What then is the remedy? Let us all join in prayer and let us lift up our voice with one accord on their behalf as for those possessed, for indeed the envious are more wretched than the possessed since their madness is of choice. For this affliction needs prayer and much entreaty. For if he that does not love his brother, even though he “bestow all his goods to feed the poor and deliver up his body to be burned” (I Cor. 13:3) is in no way advantaged, consider what punishment the man deserves who wars with him who had not wronged him in anything. He is even worse than the pagans; for if to love them that love us does not give us any advantage over them, in what grade shall he be placed that envies them that love him? For envying is even worse than warring, since when the cause of the war is at end, he that wars puts an end to his hatred also; but the grudger wishes never to become a friend. And the one shows an open battle, the other in secret, and the one often has a reasonable cause to assign for the war, the other, nothing else but madness and a satanic spirit. To what then is one to compare a soul of this kind? to what viper? to what asp? to what canker-worm? to what scorpion? since there is nothing so accursed or so pernicious as a soul of this sort. For it is this, that has subverted the Churches, this that has conceived heresies. And it leads one to such a pitch of frenzy that even if his brother forgives him the fault and subjects himself to him, still his complaint is so incurable that even if thousands of medicines are applied it keeps sowing its own corruption.
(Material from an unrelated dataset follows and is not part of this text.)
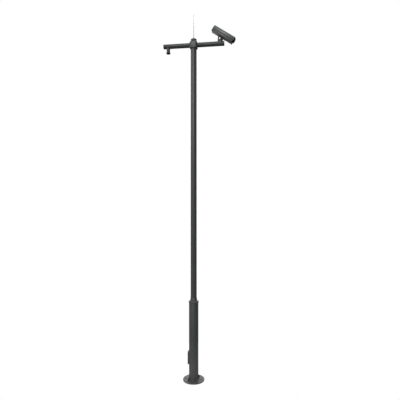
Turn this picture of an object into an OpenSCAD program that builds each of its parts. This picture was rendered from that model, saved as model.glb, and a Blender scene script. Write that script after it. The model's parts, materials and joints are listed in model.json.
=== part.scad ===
// Surveillance camera pole: a stepped steel pole on a bolted base plate, with a crossbar,
// a camera housing on a pan and tilt bracket, a drop nipple for a second camera and a
// lightning rod. +Z is up, +X points along the camera arm, and the origin is the centre of
// the base plate's underside. All sizes are in millimetres.

/* [Base] */
// Diameter of the round base plate
plate_d = 380; // [360:5:420]
// Thickness of the base plate
plate_t = 20; // [15:1:30]
// Pitch circle of the four anchor holes
anchor_pcd = 290; // [275:5:310]
// Diameter of an anchor hole
anchor_hole_d = 26; // [22:1:30]
// Diameter of the cable entry in the plate
entry_d = 120; // [90:5:130]
// Height of a gusset above the plate
gusset_h = 65; // [40:5:90]
// Radius that the gussets reach
gusset_r = 134; // [115:1:138]

/* [Column] */
// Outer diameter of the lower column
column_d = 168.3; // [168.3:0.1:172]
// Wall of the lower column
column_wall = 5; // [4:0.5:6]
// Height of the column's top edge
column_top = 1380; // [1300:10:1500]

/* [Mast] */
// Outer diameter of the mast
mast_d = 108; // [106:1:108]
// Wall of the mast
mast_wall = 4; // [3.6:0.1:4]
// Height of the crossbar's axis
arm_z = 6000; // [5000:100:7000]

/* [Door] */
// Height of the door's centre
door_z = 402; // [380:1:450]
// Width of the raised surround
frame_w = 104; // [100:1:106]
// Height of the raised surround
frame_h = 226; // [220:1:240]

/* [Crossbar] */
// Outer diameter of both arms
arm_d = 82.5; // [80:0.5:82.5]
// Reach of each arm from the pole's axis
arm_reach = 550; // [540:5:600]
// Distance of the drop nipple from the pole's axis
nipple_x = 465; // [440:5:465]
// Distance of the camera bracket from the pole's axis
bracket_x = 477; // [440:1:480]

/* [Camera] */
// Tilt of the housing below the horizontal, in degrees
tilt = 33.5; // [20:0.5:40]
// Width of the housing body
housing_w = 130; // [120:1:134]
// Height of the housing body
housing_h = 88; // [84:1:90]
// Width of the sunshield
shield_w = 150; // [148:1:156]

/* [Rod] */
// Diameter of the lightning rod
rod_d = 10; // [8:1:12]
// Length of the rod above the cap
rod_len = 453; // [300:1:900]

/* [Hidden] */
$fn = 64;
eps = 1;
anthracite = [0.23, 0.24, 0.25];
anthracite_light = [0.30, 0.31, 0.32];
black = [0.08, 0.08, 0.09];
zinc = [0.66, 0.68, 0.70];
stainless = [0.80, 0.80, 0.80];
brass = [0.78, 0.62, 0.28];
column_in = column_d - 2 * column_wall;
mast_in = mast_d - 2 * mast_wall;
arm_wall = 3.2;
arm_in = arm_d - 2 * arm_wall;
// Door surround: faces lie this far out from the pole's axis
frame_face = 97;
lip_t = 5;
recess_w = 88;
recess_h = frame_h - 16;
lip_w = 76;
lip_h = frame_h - 28;
gasket_t = 2;
door_face = frame_face + gasket_t + 0.3;
door_t = 3;
hinge_x = door_face + 1.7;
hinge_y = frame_w / 2 + 5;
hinge_spread = 70;
hinge_h = 40;
knuckle_h = 15.4;
pin_r = 2;
knuckle_r = 4.5;
leaf_t = 2;
// Lock: its parts lie this far out from the pole's axis
lock_y = -24;
lock_d = 14;
lock_inner = 93;
spindle_d = 8;
spindle_inner = 87.5;
cam_inner = 88.5;
cam_t = 3;
cam_reach = 18.5;
// Equipment board and terminal box inside the column
board_x = 25;
board_t = 3;
board_low = door_z - 132;
board_h = 290;
board_w = 100;
board_hole_d = 8.4;
screw_heights = [board_low + 30, board_low + board_h - 30];
box_low = door_z - 67;
box_h = 140;
box_w = 76;
box_t = 30;
box_wall = 3;
box_front = board_x - box_t;
cover_t = 20;
gland_step = 24;
stud_d = 10;
// Mast and reducer
mast_foot = column_top - 300;
mast_top = arm_z - 28;
ring_z = mast_foot + 15;
bead_r = 92.5;
neck_top = column_top + 104;
// Head casting
head_half = 67;
head_chamfer = 24;
head_low = arm_z - 60;
head_high = arm_z + 50;
shoulder_top = arm_z + 88;
cap_t = 20;
head_face = (2 * head_half - head_chamfer) / sqrt(2);
cap_plug_r = 33.7;
cap_screw_r = 51.5;
socket_start = 55;
cable_way_r = 36;
spigot_r = mast_in / 2 - 0.3;
spigot_wall = 8;
spigot_low = mast_top - 172;
rod_nut_h = 30;
// Crossbar fittings
cap_lip = 12;
cap_skirt = 22;
nipple_d = 62;
nipple_in = 54;
coupling_d = 77;
coupling_low = arm_z - 132;
coupling_socket = 14;
thread_r = 22.4;
// Bracket
foot_r = 50;
foot_rim = arm_z + 47;
foot_body_r = 42;
foot_screw_r = 46;
foot_top = arm_z + 56;
pivot_z = arm_z + 85;
pan_gap = 0.3;
pan_r = 17;
sleeve_r = 22;
foot_screw_d = 4;
cradle_top = 33;
ear_in = 15;
ear_out = 25;
ear_r = 15;
drum_r = 47;
drum_top = pivot_z - 6.5;
bolt_r = 5;
bolt_across = 16;
cradle_t = 6;
cradle_len = 130;
cradle_w = 90;
cradle_mid = 15;
cradle_screw_x = 50;
cradle_screw_y = 34;
// Housing, in its own frame: x forward from the tilt pivot, z along the housing's upward normal
body_back = -190;
body_front = 205;
shield_back = -200;
shield_front = 232;
body_low = cradle_top;
body_mid = body_low + housing_h / 2;
body_high = body_low + housing_h;
body_wall = 3;
body_round = 14;
bezel_t = 12;
window_w = 104;
window_h = 62;
window_round = 6;
glass_t = 4;
window_gasket_t = 2;
rear_t = 14;
sled_z = body_low + body_wall;
sled_t = 2;
module_len = 110;
module_w = 62;
module_h = 58;
shield_low = body_low + 44;
shield_high = body_high + 22;
shield_wall = 2.5;
shield_corner = 26;
shield_screw_d = 5;
shield_screw_y = 32;
shield_screw_x = [-110, 120];

// ---------- shared shapes ----------

// Points along an arc about (cx, cy)
function arc(cx, cy, r, from, to, steps = 6) =
    [for (i = [0:steps]) let (a = from + (to - from) * i / steps) [cx + r * cos(a), cy + r * sin(a)]];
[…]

Let us then escape from the disease for it is not at all possible, indeed it is not, to escape from the fire prepared for the devil unless we get free from this sickness. And free we shall become if we keep in mind how Christ loved us, and how He commanded us to love one another. Now what love did He show for us? He shed His precious Blood for us when we were enemies, and had done the greatest wrong to Him. Do this also in your brother’s case–for this is the end of His saying, “A new commandment I give unto you, that ye love one another as I have loved you” (John 13:34); yet the measure could never come to stand. For it was in behalf of his enemies that He did this. And are you unwilling to shed your blood for your brother? Yet what Christ did was not as a debt! But you, if you do it are but fulfilling a debt. For He did it before us and we not even after His example. He did it for our salvation, we will not even do it for our own advantage. For He does not gain any advantage from our love to man, but the whole gain is accrued to us. Let us now therefore sow and till the seed of love in our hearts, that we may reap with great abundance and obtain everlasting goods through the grace and love toward mankind of our Lord Jesus Christ with Whom to the Father and the Holy Spirit be glory, honor and power now and ever and to the ages of ages. Amen.